During the postwar period, the U.S. gave $31.5 billion in grant aid to the rest of the world, while it gave Latin America only $625 millionless than 2% of the total, less than the Philippines got. Yet even now, measured by its per-capita income of $285 a year, Latin America, with 194 million people, is a poor neighbor living next door to a rich uncle (U.S. per-capita income $2,100). The inescapable need is for more capital.
U.S. private investment, which has so far provided $25 billion to Latin America, remains the best supply, but it is shy; Betancourt is paying off Pérez Jiménez' bad debts to prove good faith to private investors, nonetheless faces a painful outflow of private capital. But half a dozen new ideas for providing Latin America with capital are afloat in the hemisphere:
¶ New York's Republican Governor Nelson Rockefeller, long interested and involved in Latin America (through family holdings in Venezuela's largest corporation, Creole Petroleum), urges the U.S. to take "steps to bring about the ultimate goal of Western Hemisphere economic union" to create "the greatest free-trading area in the world." Tariffs and quotas hamper trade throughout the Americas; eliminating or reducing them could touch off a burst of healthful commerce.

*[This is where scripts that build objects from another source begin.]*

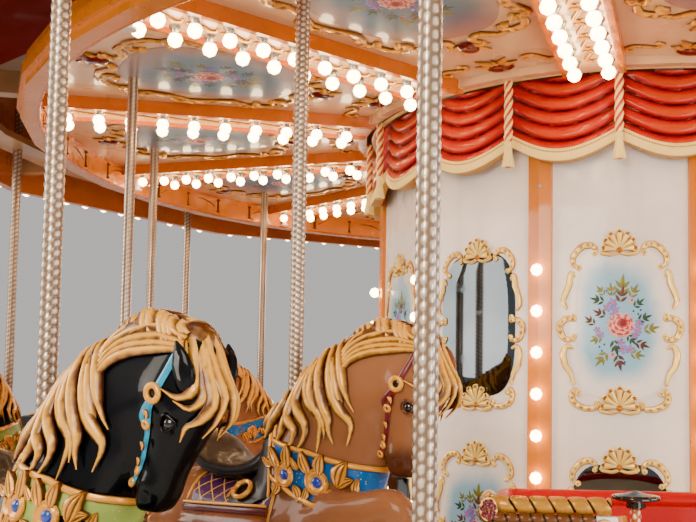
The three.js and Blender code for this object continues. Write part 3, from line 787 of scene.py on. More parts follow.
def make_core(p, c):
    """The drum's paint, its carved frames, pictures, mirrors, bulbs and screws."""
    face = CORE_APOTHEM + 0.0006
    cream = Finish("core_cream_paint", coat=0.45)
    clouds = cream.ramp(cream.noise(2.2, 5), 0.35, 0.75)
    streaks = cream.ramp(cream.noise(9, 4, (1, 1, 0.12)), 0.5, 0.85, 0.0, 0.45)
    cream.colour(cream.mix(streaks, cream.mix(clouds, c.cream, shade(c.cream, 0.82)), shade(c.cream, 0.62)))
    cream.rough(cream.ramp(cream.noise(7, 4), 0.3, 0.75, 0.2, 0.36))
    cream.bump(cream.noise(5, 2), 0.25, 0.004)
    dress("core_drum", cream.material)
    dress("core_trim", gloss_paint("post_orange_paint", c.post, 0.26, 0.82, 3.0, 0.2))
    # Painted shade in the hollows of the carved frames and a painted highlight on their raised parts.
    gilt = relief_paint("core_gilt", c.gilt_shade, c.gilt_high)

    frames, fields, mirrors, flowers = [], [], [], []
    one_frame = thinned(core_scrolls(), 0.3)
    one_bunch = thinned(bouquet(), 0.2, 18)
    outline = rounded_outline(0.166, 0.262, 3.4)
    for turn, (painted, mirror) in core_faces():
        for z in (max(painted, mirror), min(painted, mirror)):
            frames.append(wall(turn, face, z))
        fields.append(wall(turn, face, painted - 0.003))
        mirrors.append(wall(turn, face, mirror - 0.003))
        flowers.append(wall(turn, face + 0.0024, painted))
    for name, chosen in (("upper", frames[::2]), ("lower", frames[1::2])):
        piece(f"core_frames_{name}", [copies(s, chosen) for s in one_frame], [gilt], "base")
    shells = gathered(shell(0.122, 0.082), place(0, 0.268, 0)) + gathered(
        shell(0.128, 0.086), place(0, -0.272, 0)
    )
    piece("core_shells", [copies(s, frames) for s in thinned(shells, 0.18)], [gilt], "base")
    field = Finish("picture_field_paint", coat=0.5)
    edge = field.math(
        "ADD", field.value("relief"),
        field.math("MULTIPLY", field.math("SUBTRACT", field.noise(6, 3), 0.5), 0.35)
    )
    field.colour(field.mix(field.ramp(edge, 0.04, 0.42), c.cream, c.field_blue))
    field.rough(field.ramp(field.noise(9, 3), 0.3, 0.7, 0.22, 0.36))
    piece("core_pictures", [copies(plate(outline, 0.002), fields)], [field.material], "base")
    piece(
        "core_flowers", [copies(s, flowers) for s in one_bunch], flower_paints(), "base",
        smooth=60
    )
    glass = Finish("mirror_glass", 0.03, 1.0)
    glass.colour(glass.mix(glass.ramp(glass.noise(3, 2), 0.3, 0.7), linear("5C6468"), linear("444C50")))
    glass.rough(glass.ramp(glass.noise(12, 4), 0.55, 0.8, 0.03, 0.16))
    piece("core_mirrors", [copies(plate(outline, 0.003), mirrors)], [glass.material], "base")

    globe, cup = lamp(p.bulb_radius * 0.92, 0.012, 0.022)
    spots = [
        wall(15 + 30 * k, (CORE_APOTHEM + 0.014) / math.cos(math.radians(15)) - 0.003, 1.833 - 0.1435 * n)
        for k in range(SIDES)
        for n in range(10)
    ]
    piece("core_bulbs", [copies(globe, spots)], [bulb_glass(c)], "base")
    piece("core_lampholders", [copies(cup, spots)], [gilt, holder_metal()], "base")
    head = turned([(0.007, 0), (0.0085, 0.0015), (0.006, 0.004), (0.002, 0.0042)], 10)
    heads = [
        wall(15 + 30 * k, (CORE_APOTHEM + 0.014) / math.cos(math.radians(15)) - 0.002, z)
        for k in range(SIDES)
        for z in (2.13, 0.46)
    ]
    piece("core_screws", [copies(head, heads)], [holder_metal()], "base")


def bulb_glass(c):
    """Frosted glass that gives a warm light, with faint clouds on the glass."""
    f = Finish("bulb_glass", 0.12, 0.0, 0.4)
    f.colour(f.mix(f.ramp(f.noise(60, 2), 0.3, 0.7), linear("FFF3DD"), linear("F6DDB4")))
    return f.glow(c.bulb, 20.0).material


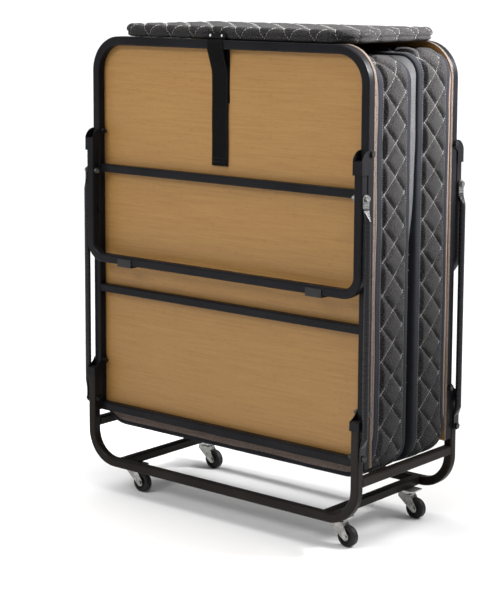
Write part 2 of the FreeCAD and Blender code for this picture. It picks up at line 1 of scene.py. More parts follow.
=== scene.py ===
import bmesh
import bpy
import json
import math
import numpy as np
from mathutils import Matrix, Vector


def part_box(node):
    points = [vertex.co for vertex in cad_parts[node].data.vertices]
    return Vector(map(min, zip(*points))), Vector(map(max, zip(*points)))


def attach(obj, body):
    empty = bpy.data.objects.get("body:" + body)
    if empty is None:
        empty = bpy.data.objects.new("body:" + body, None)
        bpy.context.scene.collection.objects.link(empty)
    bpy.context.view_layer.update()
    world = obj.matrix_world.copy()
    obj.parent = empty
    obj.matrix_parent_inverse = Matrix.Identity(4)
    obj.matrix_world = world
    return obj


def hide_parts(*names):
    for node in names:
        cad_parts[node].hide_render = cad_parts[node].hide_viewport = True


# Folding cot, folded and standing on its casters. Metres, +X to the cot's right, front bed half at -Y.
# The tubes, boards, casters and fasteners are the CAD's own solids with procedural materials; the mattress
# halves, headboard pad and strap are built here.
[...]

¶ Colombia President Lleras Camargo, one of the hemisphere's most sober thinkers, believes that the U.S. should swallow hard and lend money for land reform across the hemisphere. "That is where the backwardness of our countries is," he says. "In the fields."
¶ Costa Rica's ex-President Figueres presses for commodity price stabilization that will free economies and government treasuries from drastic swoops that bring "feast or famine for our people, and more famine than feast."